Soldiering on: How Rob Lawrence Overcame some of the Toughest Challenges of his Life to Create a Thriving Business

Rob Lawrence’s decision to set up his own climbing centre, Boulders, was decided in an instant driving over the Severn Bridge one night. However, it was to take him through some extremely challenging periods, at times as perilous and arduous as some of the climbing routes he’d encountered. Here, he shares the remarkable learning curve he went on – setting up his own business, surviving the economic downturn and how his time in the Army shaped his next, most important mission.

Rob says: “Climbing had always been my passion and I originally left the Army with the intention of being a mountain guide. But driving back from Bristol Climbing Centre one night, I made up my mind up I was going set up my own climbing centre.” He adds: “Doubt didn’t enter my mind then. Looking back, I had a lot of confidence, but I was naïve.”

It was this confidence though, that helped lift this dream out of his head and into reality.

“That night I put together a mind map and next day got some books out of the library to learn about business plans. Then I took myself to night school to learn about finances.”

He laughs as he recalls: “I don’t even think I knew what VAT was. The Army looks after you very well, so as a 26 year old I had no knowledge of its importance.”

Ultimately, Rob did not allow his lack of knowledge in a particular area to put him off trying. On reflection, Rob attributes some of this attitude to his experiences in the Army.

Rob reflects: “As an officer, you’re not necessarily an ‘expert’ in anything, rather a conduit between experts. You’re used to listening to lots of advice and assimilating information.” He adds: “As an example, when I needed to get the best out of machine guns, I’d go and speak to the machinegun section commander. At Boulders, when I needed to get to grips with employment law, I spoke to an employment lawyer.” However, setting up his own business was, admittedly, a ‘lot more stressful’ than his time serving.

Rob opened Boulders’ doors to the public in Cardiff, in August 2007 – within a few months, the economic crash came. Recreational activities are often one of the first things families cut back on in their disposable income, so the business suffered greatly. Rob says: “We had employers on fixed contracts and massive overheads in our warehouse.”

He adds: “The first three years were the most horrendous of my life and there were times when some pretty dark thoughts jumped into my mind as the only way out. I genuinely don’t know how I got through it.”

Rob did get through it though, one step at a time. He and his business partner worked together to think of more innovative ways to keep the revenue coming in by broadening the appeal – one such initiative was to introduce more structured kids’ classes to help retain their custom and get secondary spend from their parents.

“We had to drive the initial footfall and get everyone excited then ensure we maintained this excitement.” He adds: “It was always our intention to do something good for the community as well as hopefully make a successful business. I think that original goal helped us through.”

Now Boulders has 14 full-time staff, 30 climbing instructors and for the past two years has made good profits. One of its investors also went on to win UK Investor of the year.

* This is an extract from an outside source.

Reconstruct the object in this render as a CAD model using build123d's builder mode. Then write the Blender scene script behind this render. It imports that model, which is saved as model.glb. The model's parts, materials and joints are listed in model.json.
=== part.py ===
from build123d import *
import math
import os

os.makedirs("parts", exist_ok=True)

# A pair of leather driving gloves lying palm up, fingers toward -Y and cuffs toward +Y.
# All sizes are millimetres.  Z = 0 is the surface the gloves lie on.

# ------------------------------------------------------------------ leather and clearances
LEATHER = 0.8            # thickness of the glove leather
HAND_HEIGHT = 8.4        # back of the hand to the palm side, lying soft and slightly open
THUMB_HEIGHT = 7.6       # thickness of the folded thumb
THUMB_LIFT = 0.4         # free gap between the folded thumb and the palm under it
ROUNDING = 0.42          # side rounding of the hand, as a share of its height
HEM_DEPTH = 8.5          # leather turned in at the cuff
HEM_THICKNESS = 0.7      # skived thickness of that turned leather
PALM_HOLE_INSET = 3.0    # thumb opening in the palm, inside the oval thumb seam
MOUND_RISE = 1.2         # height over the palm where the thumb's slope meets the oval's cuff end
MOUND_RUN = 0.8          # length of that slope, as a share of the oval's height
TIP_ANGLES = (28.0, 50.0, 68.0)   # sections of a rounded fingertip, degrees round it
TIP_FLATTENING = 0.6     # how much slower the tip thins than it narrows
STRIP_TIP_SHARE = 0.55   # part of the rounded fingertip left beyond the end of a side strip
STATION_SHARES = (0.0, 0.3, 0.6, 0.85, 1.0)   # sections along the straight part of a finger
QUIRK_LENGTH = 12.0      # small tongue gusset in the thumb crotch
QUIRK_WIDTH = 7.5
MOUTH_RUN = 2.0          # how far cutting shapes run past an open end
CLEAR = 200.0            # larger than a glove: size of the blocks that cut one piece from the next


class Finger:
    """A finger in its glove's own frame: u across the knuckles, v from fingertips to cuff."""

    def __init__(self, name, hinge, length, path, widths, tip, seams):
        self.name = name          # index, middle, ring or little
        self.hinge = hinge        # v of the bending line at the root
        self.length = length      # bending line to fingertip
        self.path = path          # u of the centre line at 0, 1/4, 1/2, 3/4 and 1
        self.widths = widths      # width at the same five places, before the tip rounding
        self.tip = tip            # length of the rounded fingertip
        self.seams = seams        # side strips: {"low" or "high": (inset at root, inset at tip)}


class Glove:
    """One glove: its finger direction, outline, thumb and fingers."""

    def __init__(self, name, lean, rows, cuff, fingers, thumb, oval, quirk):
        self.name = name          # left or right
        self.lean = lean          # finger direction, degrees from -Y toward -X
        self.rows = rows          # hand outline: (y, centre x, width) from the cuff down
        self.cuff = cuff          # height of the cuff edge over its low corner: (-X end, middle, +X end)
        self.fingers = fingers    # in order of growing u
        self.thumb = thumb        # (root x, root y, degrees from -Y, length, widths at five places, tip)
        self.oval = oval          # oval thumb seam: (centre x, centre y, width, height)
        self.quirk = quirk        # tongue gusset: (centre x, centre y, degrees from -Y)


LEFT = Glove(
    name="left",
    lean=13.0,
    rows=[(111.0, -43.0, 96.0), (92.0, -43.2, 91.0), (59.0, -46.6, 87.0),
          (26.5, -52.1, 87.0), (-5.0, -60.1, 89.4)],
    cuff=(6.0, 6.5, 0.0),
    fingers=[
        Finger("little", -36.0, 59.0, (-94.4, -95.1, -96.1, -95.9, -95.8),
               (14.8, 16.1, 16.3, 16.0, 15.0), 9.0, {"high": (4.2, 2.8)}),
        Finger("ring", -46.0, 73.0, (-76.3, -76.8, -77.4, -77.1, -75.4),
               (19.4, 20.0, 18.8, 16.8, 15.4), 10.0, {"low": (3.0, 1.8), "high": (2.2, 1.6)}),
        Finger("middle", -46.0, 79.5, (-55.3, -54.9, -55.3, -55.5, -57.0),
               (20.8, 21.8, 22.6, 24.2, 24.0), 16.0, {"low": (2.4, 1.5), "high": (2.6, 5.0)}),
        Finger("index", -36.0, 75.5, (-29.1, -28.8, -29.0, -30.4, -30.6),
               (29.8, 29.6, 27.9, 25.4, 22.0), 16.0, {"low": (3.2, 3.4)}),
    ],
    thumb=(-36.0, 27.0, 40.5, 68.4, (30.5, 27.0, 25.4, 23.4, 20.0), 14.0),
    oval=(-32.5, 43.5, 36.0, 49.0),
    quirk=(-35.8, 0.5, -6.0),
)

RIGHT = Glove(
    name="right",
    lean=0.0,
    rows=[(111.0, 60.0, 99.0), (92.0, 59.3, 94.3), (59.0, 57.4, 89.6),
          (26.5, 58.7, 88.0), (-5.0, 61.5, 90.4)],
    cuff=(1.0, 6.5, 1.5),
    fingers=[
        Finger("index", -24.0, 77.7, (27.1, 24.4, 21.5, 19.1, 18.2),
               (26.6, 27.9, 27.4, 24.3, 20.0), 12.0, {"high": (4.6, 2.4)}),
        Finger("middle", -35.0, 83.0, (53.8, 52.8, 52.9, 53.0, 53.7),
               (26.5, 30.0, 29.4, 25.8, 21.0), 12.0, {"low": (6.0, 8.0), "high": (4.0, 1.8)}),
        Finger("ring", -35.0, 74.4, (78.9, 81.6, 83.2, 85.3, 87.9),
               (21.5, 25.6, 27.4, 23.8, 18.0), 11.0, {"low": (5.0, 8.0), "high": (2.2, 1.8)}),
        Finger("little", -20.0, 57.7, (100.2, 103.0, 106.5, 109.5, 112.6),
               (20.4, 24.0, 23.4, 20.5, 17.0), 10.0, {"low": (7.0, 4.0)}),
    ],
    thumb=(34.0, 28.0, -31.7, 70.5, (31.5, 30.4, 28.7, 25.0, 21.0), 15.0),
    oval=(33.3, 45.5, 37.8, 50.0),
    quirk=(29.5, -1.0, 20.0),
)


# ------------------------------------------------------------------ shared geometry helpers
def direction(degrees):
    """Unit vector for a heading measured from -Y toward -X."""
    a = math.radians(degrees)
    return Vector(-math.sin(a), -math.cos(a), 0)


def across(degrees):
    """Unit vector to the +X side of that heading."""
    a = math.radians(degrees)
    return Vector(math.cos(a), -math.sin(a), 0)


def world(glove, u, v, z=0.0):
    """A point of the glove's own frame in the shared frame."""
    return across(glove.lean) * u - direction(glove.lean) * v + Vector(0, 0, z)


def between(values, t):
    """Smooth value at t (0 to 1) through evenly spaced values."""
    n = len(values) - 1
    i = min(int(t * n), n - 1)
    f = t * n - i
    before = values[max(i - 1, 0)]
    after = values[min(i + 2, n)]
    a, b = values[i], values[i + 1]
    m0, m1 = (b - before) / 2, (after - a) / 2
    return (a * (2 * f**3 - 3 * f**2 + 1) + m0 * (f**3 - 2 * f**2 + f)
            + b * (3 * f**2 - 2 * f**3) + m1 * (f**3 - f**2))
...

While Rob was still Managing Director of Boulders he sat on the Council of the South Wales Chamber of Commerce and then joined the Sport Wales Advisory Group – roles it is unlikely he would have been accepted for, were it not for his business expertise.

Rob is now on a ‘brand new learning curve’ working in business development in a travel media and technology company, where he is developing a product that utilises public sector partnerships to access and sell to their private sector, commercial partners.

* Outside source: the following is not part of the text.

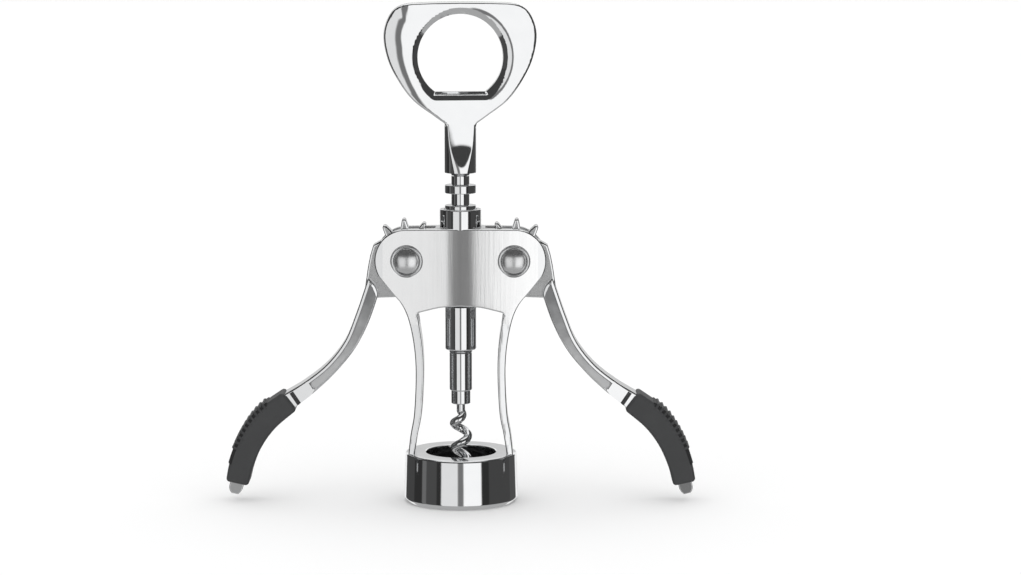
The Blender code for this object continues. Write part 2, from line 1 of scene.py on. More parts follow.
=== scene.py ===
# %% [markdown]
# # A lever corkscrew in Blender
# The corkscrew is a cast frame with two geared levers, a round rack that they drive, and a
# spindle inside the rack that carries the worm and the handle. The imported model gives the
# places of all of them. This script gives each one its finished shape and its finish.

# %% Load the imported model
import json
import math

import bmesh
import bpy
from mathutils import Matrix, Vector, geometry, kdtree


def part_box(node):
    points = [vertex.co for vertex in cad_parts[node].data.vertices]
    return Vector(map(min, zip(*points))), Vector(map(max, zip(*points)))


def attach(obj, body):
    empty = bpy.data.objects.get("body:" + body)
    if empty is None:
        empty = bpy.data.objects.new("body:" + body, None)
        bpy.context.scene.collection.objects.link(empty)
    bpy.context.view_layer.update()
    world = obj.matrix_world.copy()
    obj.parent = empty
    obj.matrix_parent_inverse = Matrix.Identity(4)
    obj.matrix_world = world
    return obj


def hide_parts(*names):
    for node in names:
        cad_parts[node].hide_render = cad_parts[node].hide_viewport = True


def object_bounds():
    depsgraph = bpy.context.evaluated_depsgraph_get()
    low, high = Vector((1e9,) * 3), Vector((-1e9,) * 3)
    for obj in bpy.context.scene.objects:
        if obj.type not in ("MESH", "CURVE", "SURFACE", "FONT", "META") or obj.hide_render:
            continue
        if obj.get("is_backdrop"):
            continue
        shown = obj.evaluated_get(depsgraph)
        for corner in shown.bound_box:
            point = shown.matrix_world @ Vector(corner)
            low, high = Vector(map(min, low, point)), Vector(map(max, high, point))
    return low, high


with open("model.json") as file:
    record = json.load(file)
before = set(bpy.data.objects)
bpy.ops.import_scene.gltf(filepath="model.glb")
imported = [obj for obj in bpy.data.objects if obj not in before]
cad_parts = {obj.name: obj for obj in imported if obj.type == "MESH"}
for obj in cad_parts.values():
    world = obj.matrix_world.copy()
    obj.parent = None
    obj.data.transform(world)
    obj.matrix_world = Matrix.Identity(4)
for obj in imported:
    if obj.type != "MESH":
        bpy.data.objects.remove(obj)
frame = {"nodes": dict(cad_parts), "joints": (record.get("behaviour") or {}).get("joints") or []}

cad_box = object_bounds()
FRONT, REAR = -1, 1
joints = {joint["name"]: joint for joint in frame["joints"]}
pivot = Vector(joints["right_lever_swing"]["pos_m"])
frame_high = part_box("frame")[1]
rack_low, rack_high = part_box("rack")
handle_low, handle_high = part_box("handle")
print(f"frame {frame_high.z:.4f} m tall, pivots {pivot.x * 2:.4f} m apart")

# %% [markdown]
# ## Drawing tools
# Most pieces of a casting or a turned part start as a line. As by hand, a line is drawn by
# extruding one vertex again and again, and a face, a prism or a turned shape grows out of it.
# Smooth stretches are worked out from a few points, so that an outline stays short to read.

# %% Outlines
def smooth(points, steps=4):
    """A Catmull-Rom line through points of any dimension."""
    knots = [Vector(point) for point in points]
    knots = [knots[0] * 2 - knots[1], *knots, knots[-1] * 2 - knots[-2]]
    line = []
    for before, start, end, after in zip(knots, knots[1:], knots[2:], knots[3:]):
        for step in range(steps):
            t = step / steps
            bend = (before * 2 - start * 5 + end * 4 - after) * t * t
            twist = (start * 3 - before - end * 3 + after) * t**3
            line.append((start * 2 + (end - before) * t + bend + twist) / 2)
    return line + [knots[-2]]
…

His advice to service leavers setting up their own business is: “Don’t be scared of the outside world – I believe the skills I gained in the Army helped shape my personality and ensure I was head and shoulders above my peers in the civilian world, in terms of experiences.”

He adds: “When I joined the Army I wasn’t a good listener. I learnt quickly that it’s essential to listen – bringing together the collective experiences of a group, to drive a solution, is the best skill the Army taught me.”